ドクターヘリの効用

筆者、少し前までヘリコプター運用の会社に関わっておりまして、そこで「ドクターヘリ」の効用について蒙を啓かされた経験があります。

ドクターヘリなるもの、空飛ぶ救急車と思っている向きもあろうかと思いますが、それが大違いなんですね。むしろ、空飛ぶ救急病院というべきものです。といいますのは、救急車は応急処置はある程度できるものの、基本は「運ぶ」ことが使命です。しかし、ドクターヘリは文字通り医者がかけつけ、医療行為を始めることができます。もちろん、「運ぶ」ことについても、救急車に比べてはるかに機動性が高いのは自明のことfです。

今、県単位で導入が進められています。しかし、いかにも遅い。また、厚生労働省補助金と病院・ヘリ運行会社の採算度外視の姿勢で何とか成り立っていますが、このままでは行き詰まるのは必至です。

面白いのは、ヨーロッパはドクターヘリの運用を国家事業と位置付け、公費でまかなっています。昔の西ドイツでの交通事故死半減なども、ドクターヘリの導入が大きかったとも聞いています。これに対し、アメリカの場合は、基本的に民間の営利事業で、保険でまかなわれています。ですから、無保険者には飛んできませんね。逆に、病院にとってみるとヘリが運んでくる患者は保証付ということになります。
日本は、現在ではヨーロッパ型にやや近いのですが、予算はしみったれです。簡単に言えば中途半端ということですね。

筆者など、変な道路を作るくらいなら、ドクターヘリ網を完備させるほうが余程生活の安心感につながると思いますよ。老後を田舎でと思っても、医療を考えるとなかなか踏み切れませんが、こういう根本での安心感こそ、豊かさを生み出すもとだと考えるものです。

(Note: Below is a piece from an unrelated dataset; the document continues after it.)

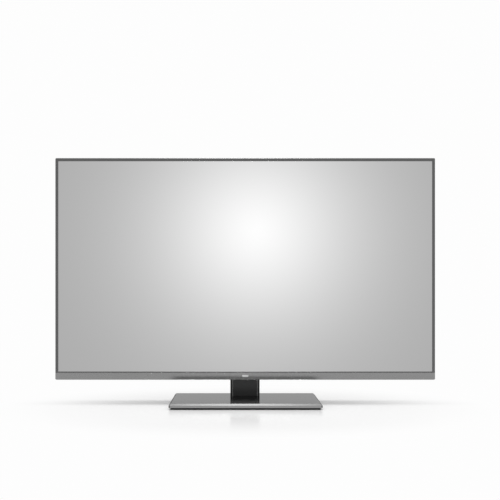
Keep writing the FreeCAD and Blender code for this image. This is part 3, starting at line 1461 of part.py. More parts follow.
def stop_arc():
    """The arc slot through the weight, as wide as the pin with a clearance, over the swivel's range."""
    clear = STOP_PIN_R + GAP
    half_angle = math.radians(SWIVEL_RANGE) + math.asin(clear / STOP_ARC_R)
    inner, outer = STOP_ARC_R - clear, STOP_ARC_R + clear

    def point(radius, angle):
        return vec(radius * math.sin(angle), AXIS_Y - radius * math.cos(angle), WEIGHT_LOW - OVERCUT)

    edges = [
        Part.Arc(point(outer, -half_angle), point(outer, 0), point(outer, half_angle)).toShape(),
        Part.LineSegment(point(outer, half_angle), point(inner, half_angle)).toShape(),
        Part.Arc(point(inner, half_angle), point(inner, 0), point(inner, -half_angle)).toShape(),
        Part.LineSegment(point(inner, -half_angle), point(outer, -half_angle)).toShape(),
    ]
    return Part.Face(Part.Wire(edges)).extrude(vec(0, 0, WEIGHT_T + 2 * OVERCUT))


def base_tray():
    """The black tray that closes the base underneath and stands a little in from its edge."""
    half_w, half_d = BASE_W / 2 - TRAY_INSET, BASE_D / 2 - TRAY_INSET
    radius = BASE_CORNER_R
    plan = rectangle((-half_w, half_w), (-half_d, half_d), radius, radius)
    body = prism("z", plan, TRAY_LOW, PLATE_LOW)
    inner = prism("z", inset(plan, 2 * TRAY_WALL), TRAY_LOW + TRAY_WALL, PLATE_LOW + OVERCUT)
    spots = base_screw_places()
    posts = rods("z", BASE_BOSS_R + TRAY_WALL, (TRAY_LOW, WEIGHT_LOW - OVERCUT), spots)
    rests = rods("z", BASE_BOSS_R, (TRAY_LOW + TRAY_WALL / 2, WEIGHT_LOW), rest_places())
    heads = rods("z", SCREW_HEAD_R + GAP, (0, TRAY_LOW + SCREW_HEAD_H + GAP), spots)
    bores = rods("z", SCREW_R + GAP, (0, BASE_TOP), spots)
    return body.cut(inner).fuse(posts + rests).cut(heads + bores).removeSplitter()


def rest_places():
    """Where the tray's posts hold the weight up, as (x, y)."""
    x = BASE_W / 2 - 5 * FOOT_INSET
    y = BASE_D / 4
    return [(a, b) for a in (-x, x) for b in (-y, y)]


def base_screws():
    """The screws that hold the tray to the base plate, sunk in the tray."""
    seat = TRAY_LOW + SCREW_HEAD_H + GAP
    length = WEIGHT_HIGH - OVERCUT - seat
    spots = base_screw_places()
    return group([screw("z", spot, seat, length, SCREW_R, SCREW_HEAD_R, -1) for spot in spots])


def rubber_feet():
    """The flat rubber pads under the tray."""
    return group(rods("z", FOOT_R, (0, FOOT_H), foot_places()))


def clip_corners():
    """The cable clip seen from above, as (x, y): a C that opens towards the back."""
    half, mouth = CLIP_W / 2, CLIP_MOUTH / 2
    z = NECK_LOW + CLIP_RISE
    front = neck_rear_y(z + CLIP_H / 2)
    rear = neck_rear_y(z) + CLIP_D
    base = front - 2 * OVERCUT
    return [
        (-half, base, 0),
        (half, base, 0),
        (half, rear, CLIP_T * 1.6),
        (mouth, rear, CLIP_T / 3),
        (mouth, rear - CLIP_T, CLIP_T / 3),
        (half - CLIP_T, rear - CLIP_T, CLIP_T * 0.6),
        (half - CLIP_T, neck_rear_y(z) + CLIP_T, CLIP_T / 2),
        (-half + CLIP_T, neck_rear_y(z) + CLIP_T, CLIP_T / 2),
        (-half + CLIP_T, rear - CLIP_T, CLIP_T * 0.6),
        (-mouth, rear - CLIP_T, CLIP_T / 3),
        (-mouth, rear, CLIP_T / 3),
        (-half, rear, CLIP_T * 1.6),
    ]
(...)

因みに、軍事アナリストの小川和久氏によれば、ヨーロッパの、国家資源をダイナミックに移動させる意思決定は、彼らの国家デザインとともに、冷戦が彼らの思考を鍛えたのだと。トリアージのような、冷静な優先順位付けは、すぐそこに東側の軍隊が居るという状況の中でこそ可能になったということです。相変わらず、無駄なハコ物や道路を作りつづける日本は、まだまだ平和ボケということでしょう。まあ、一種の余裕なのかもしれませんが。